Despite all of that, the new disciplinary approach outlined in the union contract still seems focused on reducing suspensions for black students (racial equity) rather than imposing hard penalties on any student who engages in violent behavior.

“Now it’s time for all of us to continue to put St. Paul students first, setting priorities that directly address racial equity and school climate,” St. Paul Federation Teachers president Denise Rodriguez was quoted as saying by the Pioneer Press.

That sounds like more of the same.

“Since 2010, the district has spent almost $2 million on ‘white privilege’ and ‘cultural competency’ training for teachers,” Katherine Kersten, a senior policy fellow at the Center for the American Experiment, recently wrote about St. Paul schools. “In addition, it has shelled out millions of dollars for ‘positive behavior’ training, an anti-suspension behavior modification program.

“Despite these efforts, the district’s racial discipline gap has remained stubbornly wide. So several years ago, St. Paul school leaders adopted what must have seemed a foolproof way to eliminate statistical disparities. They lowered behavior standards and, in many cases, essentially abandoned meaningful penalties.

“District leaders have repeatedly denied that the escalating violence and disorder are connected with disciplinary changes. But Dave Titus, president of the St. Paul Police Federation, rejects this as ‘ridiculous.’

“The policies that this district leadership are working under — their system on dealing with misbehavior and criminal behavior — have clearly, clearly failed,” he told the Pioneer Press.

‘It’s a total joke’

Despite frequent public complaints from teachers about the lack of student discipline, Benner said he was not shocked when they approved the new union contact, which includes a two percent raise retroactive to January, and another two percent raise starting in July.

“I know for a fact (many) are upset about the new contact, but they got a raise,” said Benner, who taught in the St. Paul district 14 years before accepting an administrative position at Community of Peace Academy in St. Paul last year. “There’s was no way they were going to vote that down.”

Benner said the union’s willingness to go along with more soft disciplinary tactics is even less surprising. As part of the deal, the district will hire 30 new social workers, nurses, counselors, school psychologists and English teachers.
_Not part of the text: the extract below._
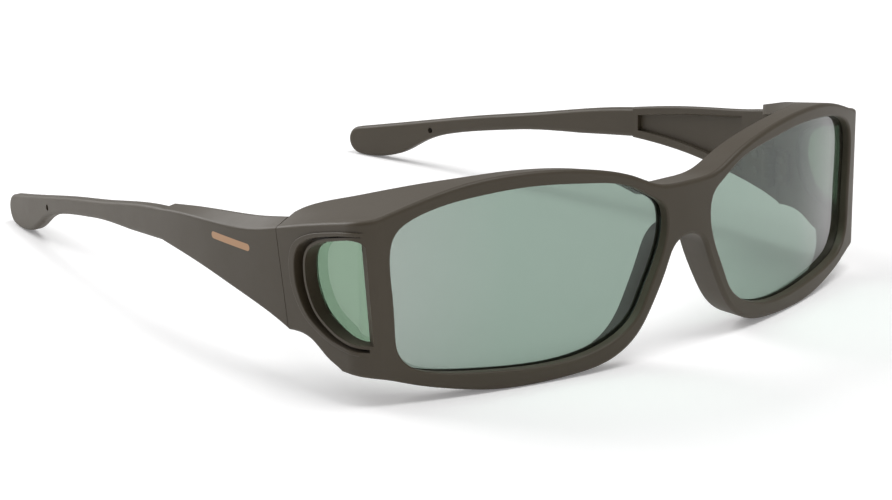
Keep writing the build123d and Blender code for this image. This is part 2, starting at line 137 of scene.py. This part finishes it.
# Front lenses and side lenses
# Polarised sheet, grey-green all through, polished on both faces. Lamps shine through it,
# so it only tints what lies behind. A hard coat mirrors the studio more towards the temples.
def tinted_lens(name, tint, through, most_mirror):
    """Glass of one tint for sight, and a clear film of another for light from the lamps."""
    material, shade = new_finish(name)
    place = shade.node("TexCoord", output=3)
    smear = shade.node("TexNoise", _0=place, Scale=70.0, Detail=4.0, Roughness=0.65)
    aside = shade.node("SeparateXYZ", _0=place).maths("ABSOLUTE")
    mirror = aside.ramp(mirror_start, mirror_end, least_mirror, most_mirror)
    glass = shade.node(
        "BsdfPrincipled", Base_Color=tint, Transmission_Weight=1.0, IOR=1.49,
        Roughness=0.004 + smear * 0.02, Coat_Weight=mirror, Coat_Roughness=0.02, Coat_IOR=1.7,
        Coat_Tint=(1.0, 0.96, 0.98, 1.0),
    )
    film = shade.node("BsdfTransparent", Color=through)
    lamp_ray = shade.node("LightPath", output=1)
    seen = shade.node("MixShader", _0=lamp_ray, _1=glass, _2=film)
    shade.node("OutputMaterial", Surface=seen)
    return material


mirror_start = 0.042
mirror_end = 0.068
least_mirror = 0.05
grey_green = (0.236, 0.315, 0.266, 1.0)
grey_green_shadow = (0.29, 0.37, 0.32, 1.0)
leaf_green = (0.178, 0.275, 0.19, 1.0)
leaf_green_shadow = (0.24, 0.36, 0.27, 1.0)
front_tint = tinted_lens("front_lens_tint", grey_green, grey_green_shadow, most_mirror=1.0)
side_tint = tinted_lens("side_lens_tint", leaf_green, leaf_green_shadow, most_mirror=0.1)
worn(front_tint, "left_lens", "right_lens")
worn(side_tint, "left_side_lens", "right_side_lens")


# Hinges, screws, rivets and the wire cores in the tips
# Stamped leaves with a brushed face, turned screws and rivets, all plated a dark bronze.
# The cores are bare drawn steel.
def brushed_metal(name, dull, bright, rough):
    """Metal with fine uneven brushing along its length."""
    material, shade = new_finish(name)
    place = shade.node("TexCoord", output=3)
    along = shade.node("Mapping", _0=place, Scale=(6000.0, 400.0, 6000.0))
    lines = shade.node("TexNoise", _0=along, Scale=1.0, Detail=3.0, Roughness=0.6)
    stain = shade.node("TexNoise", _0=place, Scale=900.0, Detail=3.0, Roughness=0.5)
    tone = stain.blend(dull, bright)
    bump = shade.node("Bump", Strength=0.25, Distance=0.00001, Height=lines)
    metal = shade.node(
        "BsdfPrincipled", Base_Color=tone, Metallic=1.0, Roughness=rough + lines * 0.15, Normal=bump,
    )
    shade.node("OutputMaterial", Surface=metal)
    return material


leaf_metal = brushed_metal("plated_leaf", (0.075, 0.062, 0.048, 1.0), (0.12, 0.10, 0.08, 1.0), rough=0.32)
screw_metal = brushed_metal("plated_screw", (0.10, 0.088, 0.072, 1.0), (0.17, 0.15, 0.13, 1.0), rough=0.24)
core_metal = brushed_metal("drawn_wire", (0.40, 0.39, 0.37, 1.0), (0.52, 0.51, 0.49, 1.0), rough=0.3)
for side in ("left_", "right_"):
    worn(leaf_metal, side + "hinge_front_leaf", side + "hinge_temple_leaf")
    worn(screw_metal, side + "hinge_screw", side + "front_leaf_rivets", side + "temple_leaf_rivets")
    worn(core_metal, side + "tip_core")


# Floor and backdrop
# A seamless white sweep. It reads as pure white to the camera and in the lenses, and still
# takes the soft shadow under the rims and the temples.
floor_size = 12.0
floor_drop = 0.0001
bpy.ops.object.select_all(action="DESELECT")
bpy.ops.mesh.primitive_plane_add(size=floor_size, location=(0.0, 0.0, cad_box[0][2] - floor_drop))
floor = bpy.context.object
floor.name = "floor"
paper, shade = new_finish("white_sweep")
paper_lit = shade.node("BsdfDiffuse", Color=(0.97, 0.97, 0.97, 1.0))
glow = shade.node("Emission", Color=(1.0, 0.985, 1.0, 1.0), Strength=0.17)
seen_rays = shade.node("LightPath", output=0) + shade.node("LightPath", output=6)
paper_seen = shade.node("AddShader", _0=paper_lit, _1=glow)
sweep = shade.node("MixShader", _0=seen_rays, _1=paper_lit, _2=paper_seen)
shade.node("OutputMaterial", Surface=sweep)
floor.data.materials.append(paper)

world = bpy.data.worlds.new("studio")
bpy.context.scene.world = world
world.use_nodes = True
world.node_tree.nodes.clear()
sky = Socket(world.node_tree)
seen_rays = sky.node("LightPath", output=0) + sky.node("LightPath", output=6)
sky_light = 0.37
sky_seen = 1.05
strength = sky_light + seen_rays * (sky_seen - sky_light)
sky.node("OutputWorld", Surface=sky.node("Background", Color=(1.0, 1.0, 1.0, 1.0), Strength=strength))


# Lamps
# The key is a softbox behind the temples, which models their outer faces and throws the shadow
# forwards. One overhead lights the brow shelf, and a weak one in front fills the rims.
def softbox(name, azimuth, height, distance, size, power):
    """A square area lamp aimed at the middle of the glasses."""
    heading, up = radians(azimuth), radians(height)
    way = Vector((sin(heading) * cos(up), -cos(heading) * cos(up), sin(up)))
    lamp = bpy.data.lights.new(name, "AREA")
    lamp.size = size
    lamp.energy = power
    holder = bpy.data.objects.new(name, lamp)
    bpy.context.collection.objects.link(holder)
    holder.location = way * distance
    holder.rotation_euler = way.to_track_quat("Z", "Y").to_euler()


softbox("back_key", azimuth=-163.0, height=35.0, distance=1.2, size=0.7, power=8.5)
softbox("overhead_box", azimuth=30.0, height=74.0, distance=1.3, size=0.6, power=7.0)
softbox("front_fill", azimuth=8.0, height=12.0, distance=1.4, size=0.8, power=1.2)


# Camera
# A long lens seen from the wearer's right front and a little above, as the photograph is.
view_azimuth = radians(-39.364)
view_height = radians(16.401)
view_roll = radians(-0.841)
view_distance = 0.53005
focal_pixels = 2255.43
frame_pixels = 892.0
sensor_width = 0.036
nearest_seen = 0.01
aimed_at = Vector((0.0, 0.07973, 0.00417))
drawn_to_row = Vector((0.0, -0.0933732, 0.0000007))
centre_right = 0.00009
centre_up = 0.00034

back = Vector((
    sin(view_azimuth) * cos(view_height), -cos(view_azimuth) * cos(view_height), sin(view_height),
))
right = Vector((0.0, 0.0, 1.0)).cross(back).normalized()
up = back.cross(right)
stand = aimed_at + drawn_to_row + back * view_distance
aim = aimed_at + drawn_to_row + right * centre_right + up * centre_up
out = (stand - aim).normalized()
level = Vector((0.0, 0.0, 1.0)).cross(out).normalized()
tall = out.cross(level)
turned = level * cos(view_roll) + tall * sin(view_roll)
upward = tall * cos(view_roll) - level * sin(view_roll)

optics = bpy.data.cameras.new("camera")
optics.sensor_width = sensor_width * 1000
optics.lens = focal_pixels / frame_pixels * sensor_width * 1000
optics.clip_start = nearest_seen
camera = bpy.data.objects.new("camera", optics)
bpy.context.collection.objects.link(camera)
camera.matrix_world = Matrix.Translation(stand) @ Matrix((turned, upward, out)).transposed().to_4x4()
bpy.context.scene.camera = camera
bpy.context.scene.view_settings.view_transform = "Standard"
The new employees will be dues-paying union members, Benner noted.

“The union is corrupt, plain and simple,” Benner said. “They used the recent violence in St. Paul schools as leverage to get what they wanted in contract negotiations. They basically wanted more members for union dues. It’s a total joke.”
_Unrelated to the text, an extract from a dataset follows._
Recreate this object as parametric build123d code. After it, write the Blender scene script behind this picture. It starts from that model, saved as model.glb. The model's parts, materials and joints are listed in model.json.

Benner noted that the union threatened to strike a few months ago over violence toward teachers, but never insisted that the district take a tough approach to guarantee teacher safety.
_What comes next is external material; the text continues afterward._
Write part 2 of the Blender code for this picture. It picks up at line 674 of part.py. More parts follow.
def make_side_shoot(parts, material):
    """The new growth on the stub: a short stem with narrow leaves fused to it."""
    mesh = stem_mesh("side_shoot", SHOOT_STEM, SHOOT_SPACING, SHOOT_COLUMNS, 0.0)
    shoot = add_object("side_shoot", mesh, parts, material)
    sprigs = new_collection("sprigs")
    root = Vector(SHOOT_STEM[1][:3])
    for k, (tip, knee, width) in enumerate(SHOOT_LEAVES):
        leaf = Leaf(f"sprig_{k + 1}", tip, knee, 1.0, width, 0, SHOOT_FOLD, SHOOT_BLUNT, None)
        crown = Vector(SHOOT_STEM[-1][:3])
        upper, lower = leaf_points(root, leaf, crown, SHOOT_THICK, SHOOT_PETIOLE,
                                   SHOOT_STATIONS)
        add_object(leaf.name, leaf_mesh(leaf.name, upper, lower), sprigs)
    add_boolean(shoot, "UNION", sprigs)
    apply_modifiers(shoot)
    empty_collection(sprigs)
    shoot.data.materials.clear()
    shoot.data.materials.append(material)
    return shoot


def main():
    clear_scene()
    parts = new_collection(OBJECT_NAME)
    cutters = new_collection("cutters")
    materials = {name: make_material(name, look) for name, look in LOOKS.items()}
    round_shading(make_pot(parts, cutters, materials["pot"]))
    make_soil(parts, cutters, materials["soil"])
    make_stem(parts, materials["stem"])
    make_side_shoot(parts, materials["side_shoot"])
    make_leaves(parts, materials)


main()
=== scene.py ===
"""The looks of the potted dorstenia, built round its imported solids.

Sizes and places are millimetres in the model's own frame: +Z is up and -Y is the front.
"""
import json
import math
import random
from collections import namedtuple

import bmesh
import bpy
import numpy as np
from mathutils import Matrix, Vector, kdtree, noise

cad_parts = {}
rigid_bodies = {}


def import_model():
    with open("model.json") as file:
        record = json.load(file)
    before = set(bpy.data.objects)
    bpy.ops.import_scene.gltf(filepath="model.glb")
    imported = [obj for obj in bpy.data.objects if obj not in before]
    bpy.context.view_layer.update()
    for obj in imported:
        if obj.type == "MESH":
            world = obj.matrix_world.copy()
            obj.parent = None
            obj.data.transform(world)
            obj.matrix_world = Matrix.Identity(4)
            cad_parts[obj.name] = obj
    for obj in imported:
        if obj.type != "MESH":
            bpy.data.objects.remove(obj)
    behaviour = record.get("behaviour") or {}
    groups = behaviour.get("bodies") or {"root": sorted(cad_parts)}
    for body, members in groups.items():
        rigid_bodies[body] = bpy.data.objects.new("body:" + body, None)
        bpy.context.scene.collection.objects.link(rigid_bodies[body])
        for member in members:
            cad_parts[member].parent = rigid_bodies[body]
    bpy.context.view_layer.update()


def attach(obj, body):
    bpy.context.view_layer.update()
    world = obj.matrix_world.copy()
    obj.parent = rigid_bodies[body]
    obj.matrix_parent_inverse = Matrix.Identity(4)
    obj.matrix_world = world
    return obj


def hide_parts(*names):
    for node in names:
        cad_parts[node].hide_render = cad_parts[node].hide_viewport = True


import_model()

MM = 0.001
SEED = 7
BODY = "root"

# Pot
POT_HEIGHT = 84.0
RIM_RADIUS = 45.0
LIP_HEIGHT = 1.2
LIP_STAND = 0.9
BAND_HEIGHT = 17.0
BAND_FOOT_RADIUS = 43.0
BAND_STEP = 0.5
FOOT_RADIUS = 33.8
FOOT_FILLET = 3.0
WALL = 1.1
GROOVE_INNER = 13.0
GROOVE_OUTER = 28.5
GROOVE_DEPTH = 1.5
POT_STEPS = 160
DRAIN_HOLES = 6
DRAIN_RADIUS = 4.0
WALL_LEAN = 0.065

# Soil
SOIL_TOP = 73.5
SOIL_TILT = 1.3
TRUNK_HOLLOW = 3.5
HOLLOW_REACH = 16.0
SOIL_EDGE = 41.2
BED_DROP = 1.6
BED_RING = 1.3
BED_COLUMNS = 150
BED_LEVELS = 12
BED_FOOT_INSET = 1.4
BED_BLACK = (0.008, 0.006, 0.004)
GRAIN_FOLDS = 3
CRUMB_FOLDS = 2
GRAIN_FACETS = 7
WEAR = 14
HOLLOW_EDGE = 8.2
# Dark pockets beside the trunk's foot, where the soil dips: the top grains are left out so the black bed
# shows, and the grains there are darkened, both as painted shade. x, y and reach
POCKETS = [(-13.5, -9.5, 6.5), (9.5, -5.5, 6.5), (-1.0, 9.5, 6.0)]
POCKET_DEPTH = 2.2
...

“Come on, if you wanted to strike, you could have done it two years ago when nine teachers left one school (due to fear) within two weeks of each other,” Benner said about the union. “It’s a sham. It’s a racket.”

Benner said he was very disappointed in the role of the new school board, which includes four new members who were elected last year after promising to address violence in the schools.

Benner was a candidate for the school board, but withdrew before the election due to his work responsibilities in his new job.

“I’m disappointed in the new school board,” Benner said. “I’m so glad I pulled out. It would have been a waste of my time if I would have won. These policies in place are to the detriment of black children. It’s ridiculous.”

‘Ruining the lives of students’

Benner and many others have been critical of the external influences that have prompted St. Paul administrators to pursue ineffective disciplinary policies.

Pressure came from the Obama administration, which has been pressing schools around the nation to reduce the number of suspensions and expulsions of black students, regardless of behavior. The administration has threatened to withhold millions of dollars in aid to school districts that fail to cooperate.

“When I first started publicly complaining about all of this in 2011, I heard about Obama’s role and I said ‘what?’” Benner said. “Then I received an email from someone in the federal government who works on civil rights. He said he applauded my efforts, but I was wasting my breath, because the current administration is pushing to decrease suspensions by any means necessary.”

That put St. Paul Superintendent Valeria Silva and other district officials in a difficult position, Benner said.

“In a way I understand where the superintendent is coming from, because she wants to keep the money from the federal government,” Benner said. “But at the same time it’s ruining the lives of students who need discipline.”

Many observers, including Benner, have also been critical of the role played by the Pacific Educational Group, a California-based consulting firm that believes American schools are biased in favor of white students (aka white privilege).

The St. Paul district works with PEG on a contractual basis.

“PEG’s curriculum and the Saint Paul School district’s initiatives are hurting our students,” Chong Thao, a teacher at Como Park High School, wrote to in 2014. “PEG teaches that students are victims and teachers are oppressors.

“Instead of offering solutions, especially pragmatic solutions, the district’s initiatives – under PEG’s guidance – do nothing but create an atmosphere of fear rather than optimism, blame rather than personal responsibility, and division rather than unity.”

Benner is supportive of a proposed state law that would make expulsion mandatory for any student who attacks a teacher. The bill was debated last week in a Minnesota state Senate committee, but faced “fierce opposition” from majority Democrats, according to

“I heard about this bill and I’m completely shocked that anyone would oppose this bill,” Benner said.